See also the load-verbose parameter.
load-library[procedure] (load-library UNIT [LIBRARYFILE])
On platforms that support dynamic loading, load-library loads the compiled library unit UNIT (which should be a symbol). If the string LIBRARYFILE is given, then the given shared library will be loaded and the toplevel code of the contained unit will be executed. If no LIBRARYFILE argument is given, then the following libraries are checked for the required unit:
- a file named <UNIT>.so
- the files given in the parameter dynamic-load-libraries
If the unit is not found, an error is signaled. When the library unit can be successfully loaded, a feature-identifier named UNIT is registered. If the feature is already registered before loading, the load-library does nothing.
set-dynamic-load-mode![procedure] (set-dynamic-load-mode! MODELIST)
On systems that support dynamic loading of compiled code via the dlopen(3) interface (for example Linux and Solaris), some options can be specified to fine-tune the behaviour of the dynamic linker. MODE should be a list of symbols (or a single symbol) taken from the following set:
- If local is given, then any C/C++ symbols defined in the dynamically loaded file are not available for subsequently loaded files and libraries. Use this if you have linked foreign code into your dynamically loadable file and if you don't want to export them (for example because you want to load another file that defines the same symbols).

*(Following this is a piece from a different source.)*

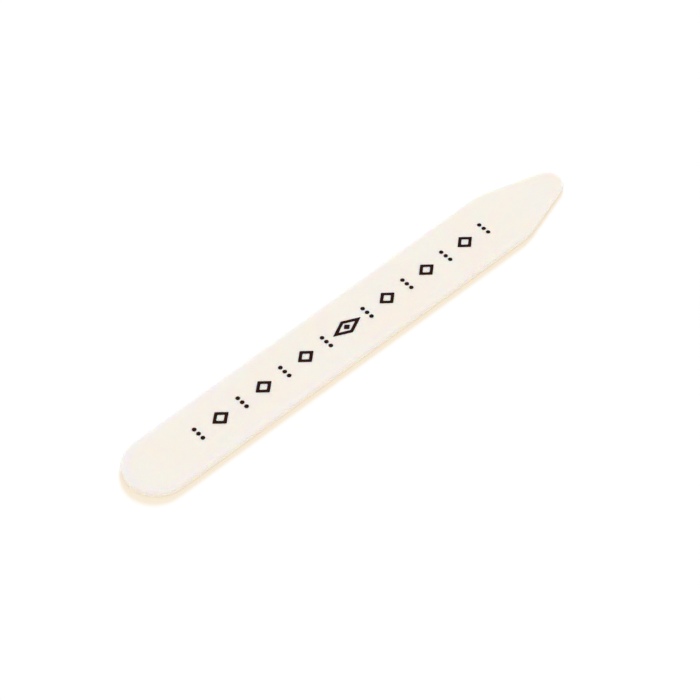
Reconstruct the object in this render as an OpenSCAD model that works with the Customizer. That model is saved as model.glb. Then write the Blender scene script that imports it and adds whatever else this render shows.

- The default is global, which means all C/C++ symbols are available to code loaded at a later stage.
- If now is specified, all symbols are resolved immediately.
- Unresolved symbols are resolved as code from the file is executed. This is the default.
Note that this procedure does not control the way Scheme variables are handled - this facility is mainly of interest when accessing foreign code.
Start a new read-eval-print loop. Sets the reset-handler so that any invocation of reset restarts the read-eval-print loop. Also changes the current exception-handler to display a message, write any arguments to the value of (current-error-port) and reset.
Loading extension libraries
This functionality is only available on platforms that support dynamic loading of compiled code. Currently Linux, BSD, Solaris, Windows (with Cygwin) and HP/UX are supported.
Contains a string naming the path to the extension repository, which defaults to either the value of the environment variable CHICKEN_REPOSITORY or the default library path (usually /usr/local/lib/chicken on UNIX systems).
extension-information[procedure] (extension-information ID)
If an extension with the name ID is installed and if it has a setup-information list registered in the extension repository, then the info-list is returned. Otherwise extension-information returns #f.
provide[procedure] (provide ID ...)
Registers the extension IDs ID ... as loaded. This is mainly intended to provide aliases for certain extension identifiers.
provided?[procedure] (provided? ID ...)
Returns #t if the extension with the IDs ID ... are currently loaded, or #f otherwise.
require[procedure] (require ID ...)
If the extension library ID is not already loaded into the system, then require will lookup the location of the shared extension library and load it. If ID names a library-unit of the base system, then it is loaded via load-library. If no extension library is available for the given ID, then an attempt is made to load the file ID.so or ID.scm (in that order) from one of the following locations:
- the current include path, which defaults to the pathnames given in CHICKEN_INCLUDE_PATH.
- the current directory
ID should be a string or a symbol.
Returns a string which represents the installation directory (usually /usr/local/share/chicken on UNIX-like systems). As a last option, if the environment variable CHICKEN_PREFIX is set, then chicken-home will return $CHICKEN_PREFIX/share.
eval[procedure] (eval EXP [ENVIRONMENT])
Evaluates EXP and returns the result of the evaluation. The second argument is optional and defaults to the value of (interaction-environment).